You prompted me to revisit that thread. Favourite so far:
"I’m going to tacitly agree with Tim that “disappearing” is the result of dictatorships"
That would be explicitly agree m'dear.
Posted by: Tim Worstall | October 29, 2007 at 09:56 AM
Waitaminit... me not having money is a violation of my human rights? That's it, I'm voting Democrat! Hey, Hillary, gimme something!
Posted by: richard mcenroe | October 29, 2007 at 03:26 PM
It is people like this that keep me from voting Democrat.
Posted by: Terrye | October 29, 2007 at 05:20 PM
Home run, Dennis. Bravo! Despite your earlier misgivings, you really do have the talent to make a career out of this.

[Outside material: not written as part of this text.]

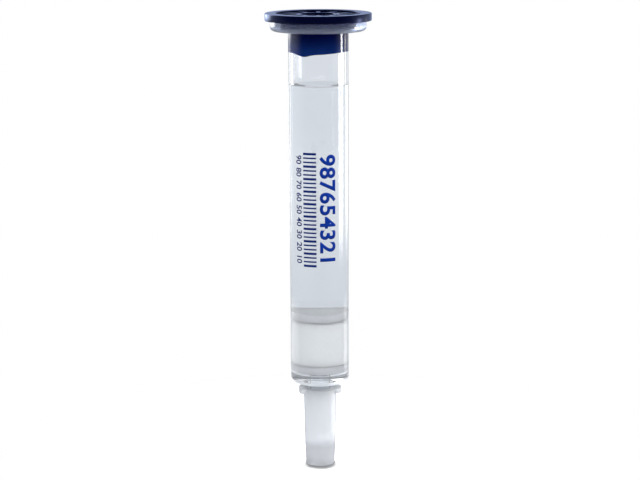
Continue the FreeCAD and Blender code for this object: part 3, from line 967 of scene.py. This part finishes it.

Posted by: WichitaBoy | October 30, 2007 at 01:53 AM
Damn you, Dennis, I went and looked up the post. I didn't get there before I came across this:
>>
Scott linked Becks at Unfogged dissenting with the pro-choice community that if middle school girls (mostly 14 and 15, by the way, not 10 or 11 like the more hysterical reactions are suggesting, though certainly I don’t think that pregnancy gets a better idea that younger the girl, and we must keep at the forefront of our minds at all times that people advocating against the birth control pill for sexually active minors are, whether they like to admit it or not, advocating a policy that means more pregnant girls, period) want the birth control pill, they should be allowed to have it.
<<
That's 103 words in a single sentence. That includes a parenthetical statement of 76 words. I only quote it to note its length and convoluted construction, not to argue about any of the thoughts expressed in it.
I remember having to write 100-word essays for misbehaving in grade school. I'm guessing if I were instead required to read 100-word sentences like that then I wouldn't have misbehaved twice . . .
Posted by: Flyby Reader | October 30, 2007 at 09:13 PM
It's people like that who drive home the horrible truth that the human brain is so flexible it can generate and encompass and accept immense piles of deluded crap. There's clearly no hardwired BS-detector, or Amanda couldn't exist.